The narrator is professional-sounding. At first I thought she sounded a little old for the character, but I guess Mercy is lat 20's so it's not like she's a young girl. I enjoyed the narrator's range in accents, but some of her choices were a bit silly- Stephan the Vampire sounds like The Count from Sesame Street. I couldn't tell if it was the narrator's voice, or the sarcastic style of the main character, but the narration sounded patronizing and melodramatic at times.
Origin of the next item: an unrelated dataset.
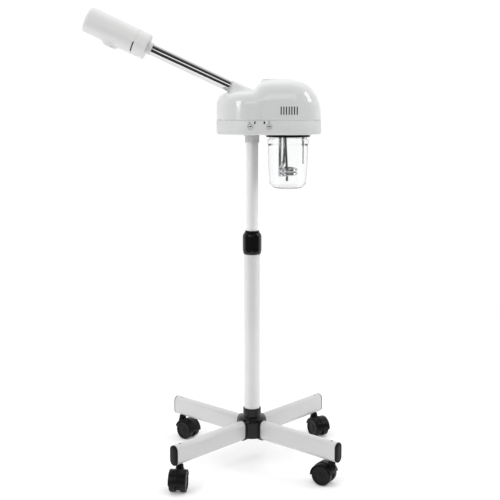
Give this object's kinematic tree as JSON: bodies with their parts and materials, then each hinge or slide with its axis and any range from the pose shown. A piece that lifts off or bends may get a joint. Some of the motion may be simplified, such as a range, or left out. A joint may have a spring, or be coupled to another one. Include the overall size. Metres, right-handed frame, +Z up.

Sadly, I cannot recommend this audiobook. The story itself is slow and plodding, the writing style is extremely tedious, and the author over-explains the simplest of activities. Example: "I called Adam's home phone, his cell phone, and his pager. Then I called Warren's home number, too. I looked Darryl's number up in the phone book and called him, writing down the other numbers his machine purred at me. But he wasn't answering his cell phone either. After a moment of thought, I turned the TV onto the local station...."
It's hard enough reading that on a page, listening to it is downright infuriating. There are also a ton of minor characters that are difficult to keep straight, most of which are expendable in my opinion. The vampires, for instance, could have been written out of the story quite easily with little loss. Unfortunately, this plethora of characters makes the audiobook even harder to follow. There were many moments where I thought, "Huh, who the heck is that guy?" And quite honestly, I didn't care. Most of the characters were forgettable anyway. The only characters who had some semblance of personality were Mercy, Zee and Stephan. Adam was comatose most of the book, and Jessie was a cardboard cut-out preteen caricature. Bran, Samuel, and all the wolves from the northern pack all just kind of blended together.
I give this audiobook 2 stars for it's plodding writing style, random sub-plots, and too many minor characters. I will not be reading/listening to the rest of this series.